Copy each line exactly. Leave nothing out.

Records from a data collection
_____

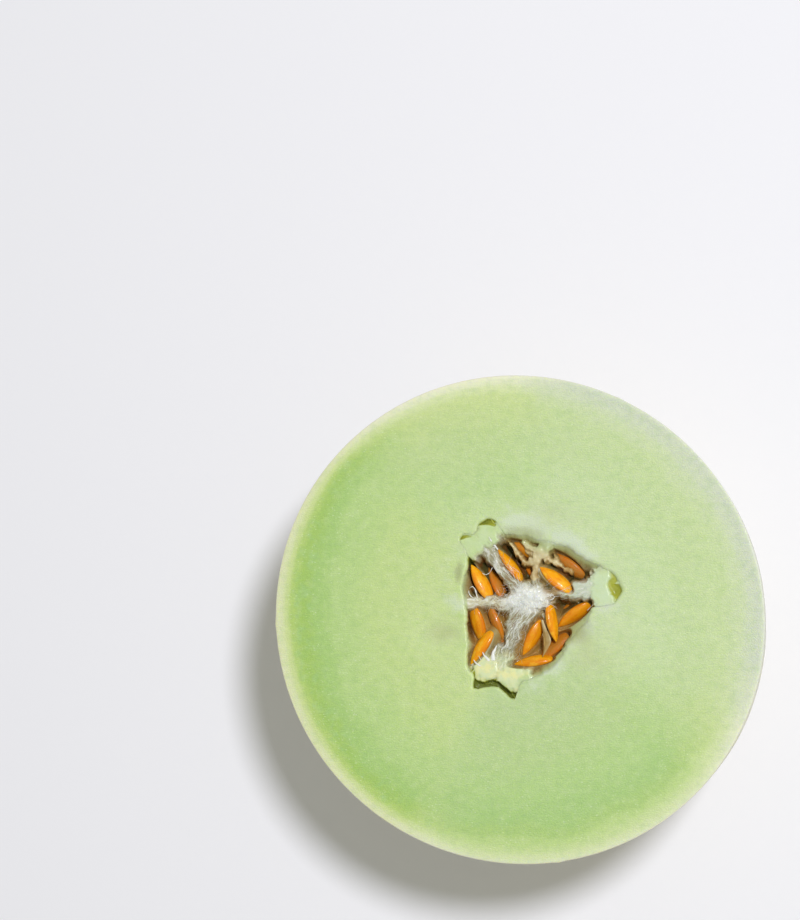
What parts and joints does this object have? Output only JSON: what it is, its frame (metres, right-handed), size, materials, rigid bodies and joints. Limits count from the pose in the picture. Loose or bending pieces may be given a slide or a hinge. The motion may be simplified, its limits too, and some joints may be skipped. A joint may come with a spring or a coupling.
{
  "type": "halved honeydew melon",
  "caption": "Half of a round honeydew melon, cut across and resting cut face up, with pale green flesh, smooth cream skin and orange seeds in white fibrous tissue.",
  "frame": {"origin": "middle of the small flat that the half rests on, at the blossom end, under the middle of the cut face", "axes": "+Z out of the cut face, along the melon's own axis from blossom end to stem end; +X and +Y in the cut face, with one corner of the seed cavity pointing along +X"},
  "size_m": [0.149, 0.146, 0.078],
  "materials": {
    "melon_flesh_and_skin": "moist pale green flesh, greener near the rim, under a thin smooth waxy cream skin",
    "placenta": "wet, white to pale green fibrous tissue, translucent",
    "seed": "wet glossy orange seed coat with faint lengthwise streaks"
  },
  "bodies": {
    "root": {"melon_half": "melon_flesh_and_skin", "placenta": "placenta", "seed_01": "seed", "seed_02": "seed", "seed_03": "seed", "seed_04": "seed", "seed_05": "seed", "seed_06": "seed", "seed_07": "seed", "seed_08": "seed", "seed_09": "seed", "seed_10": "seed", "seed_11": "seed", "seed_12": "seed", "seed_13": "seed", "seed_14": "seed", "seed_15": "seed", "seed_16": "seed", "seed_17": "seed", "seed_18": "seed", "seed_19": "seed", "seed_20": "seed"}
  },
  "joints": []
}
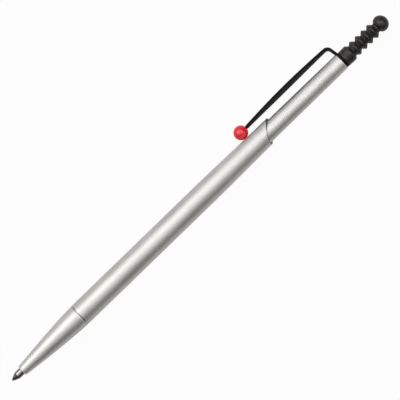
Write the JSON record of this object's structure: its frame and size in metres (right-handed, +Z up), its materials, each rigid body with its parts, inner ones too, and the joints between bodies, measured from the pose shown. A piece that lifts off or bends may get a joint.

_____

= Worked answer =
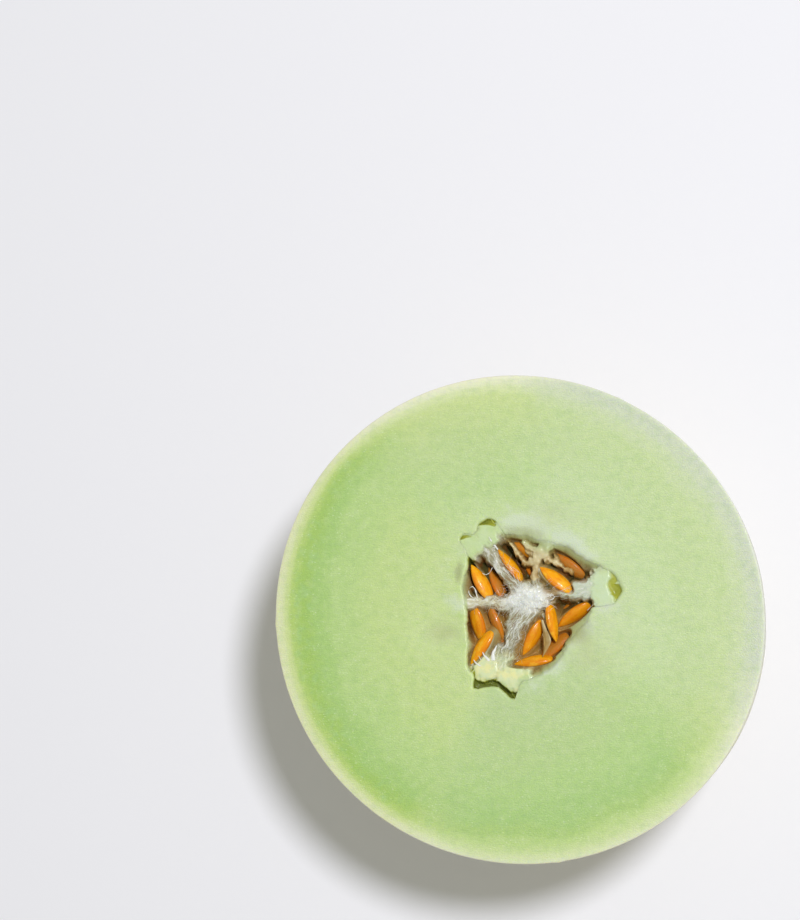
What parts and joints does this object have? Output only JSON: what it is, its frame (metres, right-handed), size, materials, rigid bodies and joints. Limits count from the pose in the picture. Loose or bending pieces may be given a slide or a hinge. The motion may be simplified, its limits too, and some joints may be skipped. A joint may come with a spring or a coupling.
{
  "type": "halved honeydew melon",
  "caption": "Half of a round honeydew melon, cut across and resting cut face up, with pale green flesh, smooth cream skin and orange seeds in white fibrous tissue.",
  "frame": {"origin": "middle of the small flat that the half rests on, at the blossom end, under the middle of the cut face", "axes": "+Z out of the cut face, along the melon's own axis from blossom end to stem end; +X and +Y in the cut face, with one corner of the seed cavity pointing along +X"},
  "size_m": [0.149, 0.146, 0.078],
  "materials": {
    "melon_flesh_and_skin": "moist pale green flesh, greener near the rim, under a thin smooth waxy cream skin",
    "placenta": "wet, white to pale green fibrous tissue, translucent",
    "seed": "wet glossy orange seed coat with faint lengthwise streaks"
  },
  "bodies": {
    "root": {"melon_half": "melon_flesh_and_skin", "placenta": "placenta", "seed_01": "seed", "seed_02": "seed", "seed_03": "seed", "seed_04": "seed", "seed_05": "seed", "seed_06": "seed", "seed_07": "seed", "seed_08": "seed", "seed_09": "seed", "seed_10": "seed", "seed_11": "seed", "seed_12": "seed", "seed_13": "seed", "seed_14": "seed", "seed_15": "seed", "seed_16": "seed", "seed_17": "seed", "seed_18": "seed", "seed_19": "seed", "seed_20": "seed"}
  },
  "joints": []
}
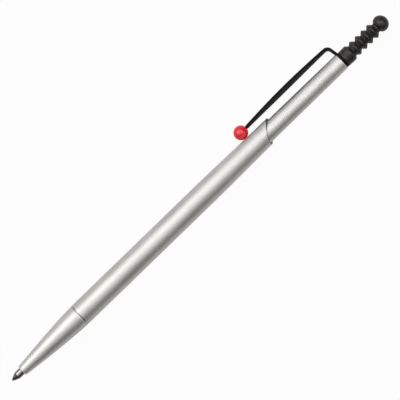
Write the JSON record of this object's structure: its frame and size in metres (right-handed, +Z up), its materials, each rigid body with its parts, inner ones too, and the joints between bodies, measured from the pose shown. A piece that lifts off or bends may get a joint.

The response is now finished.